All of the data must be printed exactly; please include every line.

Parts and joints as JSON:
.....

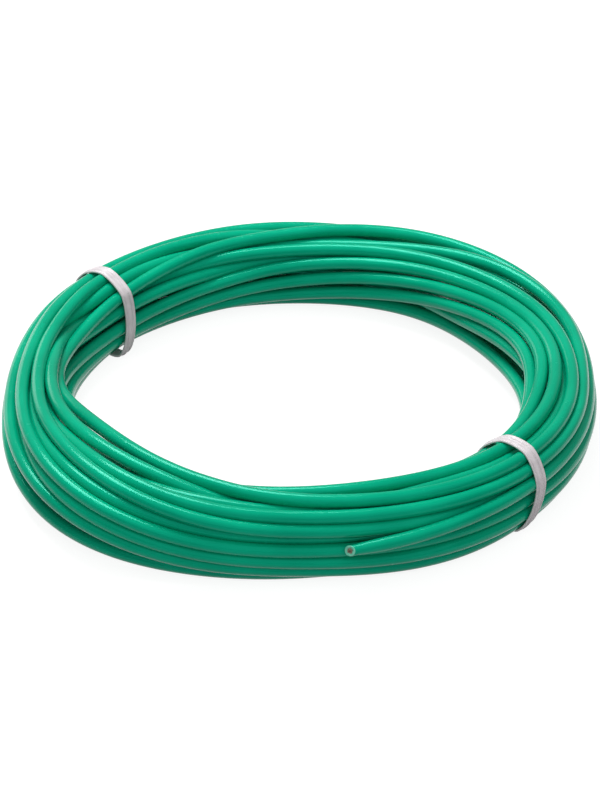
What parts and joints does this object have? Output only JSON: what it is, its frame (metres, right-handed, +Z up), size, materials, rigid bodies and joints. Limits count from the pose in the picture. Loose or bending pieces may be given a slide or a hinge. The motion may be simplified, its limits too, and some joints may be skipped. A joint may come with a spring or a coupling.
{
  "type": "wire coil",
  "caption": "Coil of insulated single-core electrical wire, wound in layers into a ring, held by twist ties and cut off at both ends.",
  "frame": {"origin": "on the floor under the middle of the coil", "axes": "+Z up along the ring's axis, +X to the right of the picture, +Y away from its camera"},
  "size_m": [0.1545, 0.1546, 0.0226],
  "materials": {
    "wire_insulation": "smooth soft PVC, slightly glossy",
    "copper": "freshly cut bare copper strands",
    "tie_plastic": "white PVC ribbon",
    "tie_steel": "galvanised wire"
  },
  "bodies": {
    "root": {"wire_coil": "wire_insulation", "conductor_upper_end": "copper", "conductor_lower_end": "copper", "left_tie_ribbon": "tie_plastic", "left_tie_core": "tie_steel", "right_tie_ribbon": "tie_plastic", "right_tie_core": "tie_steel"}
  },
  "joints": []
}
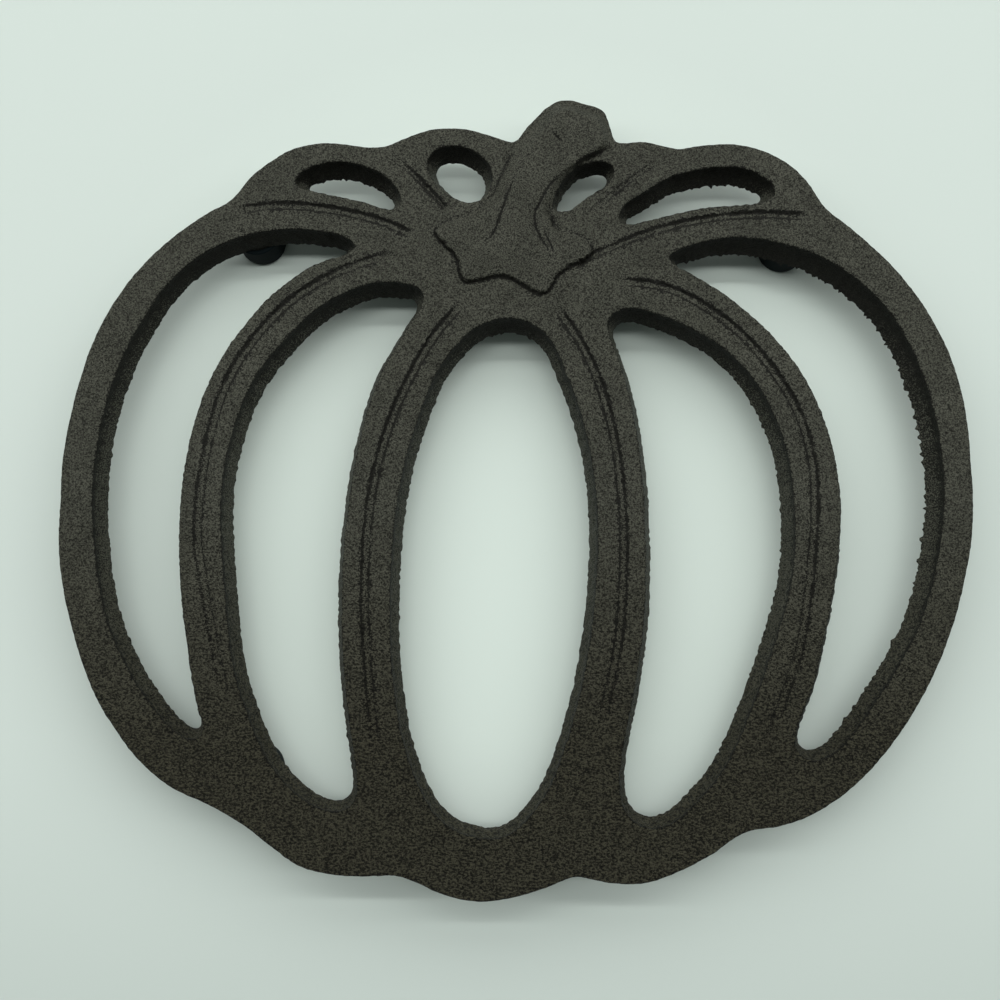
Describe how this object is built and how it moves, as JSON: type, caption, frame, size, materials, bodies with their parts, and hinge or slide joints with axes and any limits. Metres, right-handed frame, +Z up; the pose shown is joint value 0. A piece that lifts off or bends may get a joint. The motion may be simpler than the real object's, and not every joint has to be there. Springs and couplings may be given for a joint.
{
  "type": "trivet",
  "caption": "Flat cast-iron trivet in the outline of a pumpkin with a raised stem and curved openings, standing on rubber-capped pegs.",
  "frame": {"origin": "on the table under the middle of the plate's width and depth", "axes": "+Z up, +Y towards the stem, +X to the right seen from above"},
  "size_m": [0.2132, 0.1892, 0.0155],
  "materials": {
    "iron": "oiled, sand-cast grain",
    "cap_rubber": "matt moulded rubber"
  },
  "bodies": {
    "root": {"iron_casting": "iron", "foot_cap_rear_left": "cap_rubber", "foot_cap_rear_right": "cap_rubber", "foot_cap_front_left": "cap_rubber", "foot_cap_front_right": "cap_rubber"}
  },
  "joints": []
}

.....

CORRECT OUTPUT:
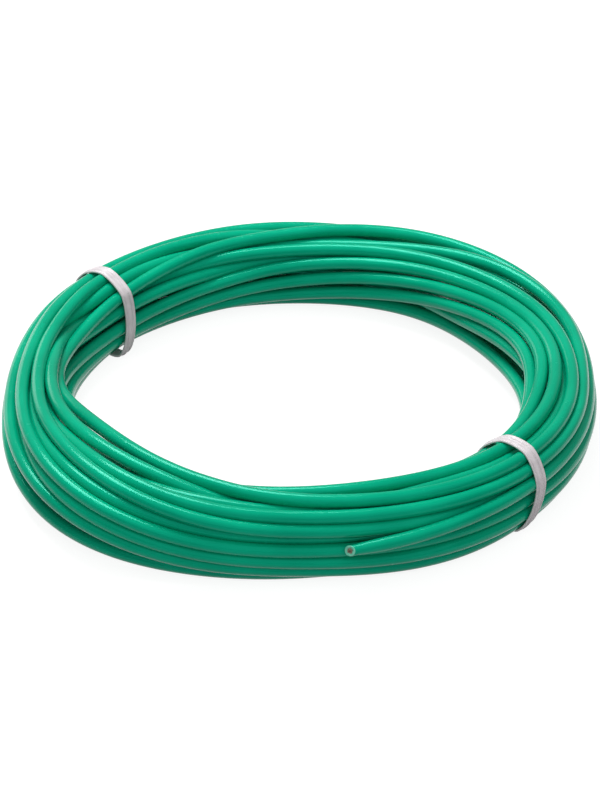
What parts and joints does this object have? Output only JSON: what it is, its frame (metres, right-handed, +Z up), size, materials, rigid bodies and joints. Limits count from the pose in the picture. Loose or bending pieces may be given a slide or a hinge. The motion may be simplified, its limits too, and some joints may be skipped. A joint may come with a spring or a coupling.
{
  "type": "wire coil",
  "caption": "Coil of insulated single-core electrical wire, wound in layers into a ring, held by twist ties and cut off at both ends.",
  "frame": {"origin": "on the floor under the middle of the coil", "axes": "+Z up along the ring's axis, +X to the right of the picture, +Y away from its camera"},
  "size_m": [0.1545, 0.1546, 0.0226],
  "materials": {
    "wire_insulation": "smooth soft PVC, slightly glossy",
    "copper": "freshly cut bare copper strands",
    "tie_plastic": "white PVC ribbon",
    "tie_steel": "galvanised wire"
  },
  "bodies": {
    "root": {"wire_coil": "wire_insulation", "conductor_upper_end": "copper", "conductor_lower_end": "copper", "left_tie_ribbon": "tie_plastic", "left_tie_core": "tie_steel", "right_tie_ribbon": "tie_plastic", "right_tie_core": "tie_steel"}
  },
  "joints": []
}
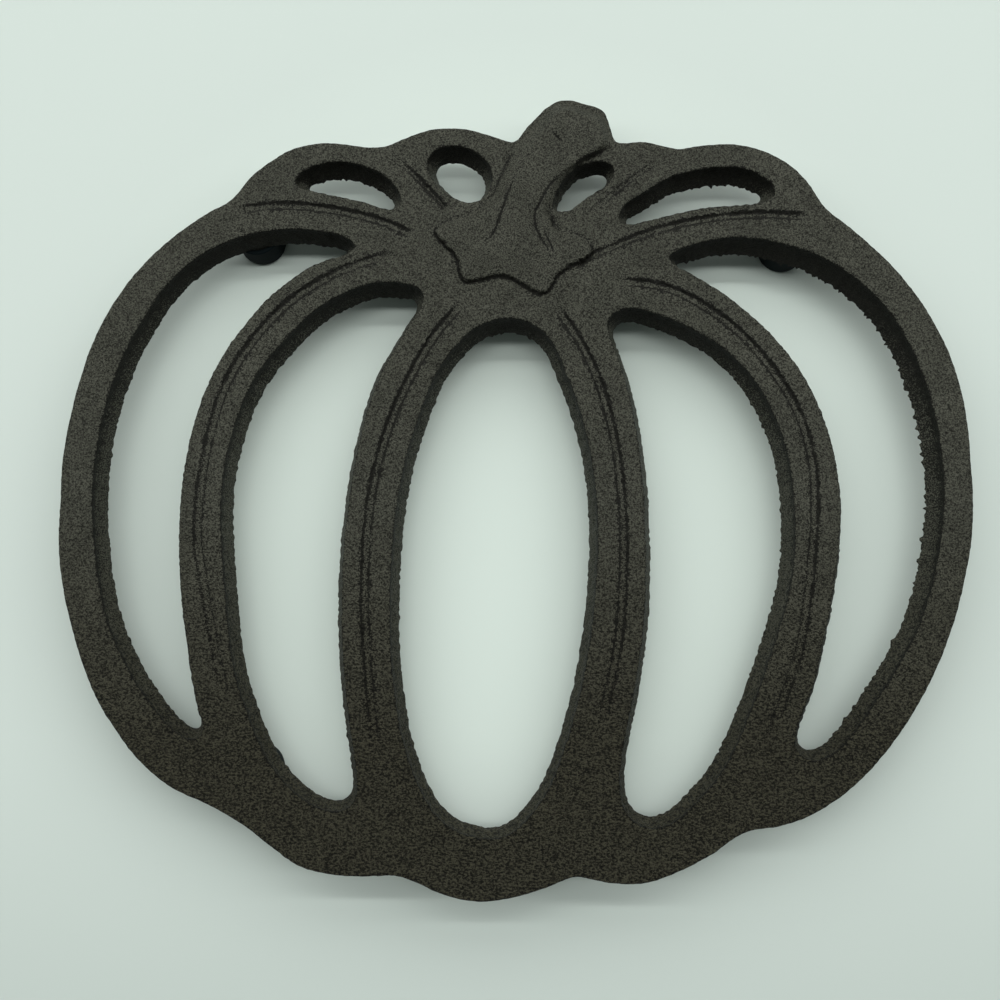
Describe how this object is built and how it moves, as JSON: type, caption, frame, size, materials, bodies with their parts, and hinge or slide joints with axes and any limits. Metres, right-handed frame, +Z up; the pose shown is joint value 0. A piece that lifts off or bends may get a joint. The motion may be simpler than the real object's, and not every joint has to be there. Springs and couplings may be given for a joint.
{
  "type": "trivet",
  "caption": "Flat cast-iron trivet in the outline of a pumpkin with a raised stem and curved openings, standing on rubber-capped pegs.",
  "frame": {"origin": "on the table under the middle of the plate's width and depth", "axes": "+Z up, +Y towards the stem, +X to the right seen from above"},
  "size_m": [0.2132, 0.1892, 0.0155],
  "materials": {
    "iron": "oiled, sand-cast grain",
    "cap_rubber": "matt moulded rubber"
  },
  "bodies": {
    "root": {"iron_casting": "iron", "foot_cap_rear_left": "cap_rubber", "foot_cap_rear_right": "cap_rubber", "foot_cap_front_left": "cap_rubber", "foot_cap_front_right": "cap_rubber"}
  },
  "joints": []
}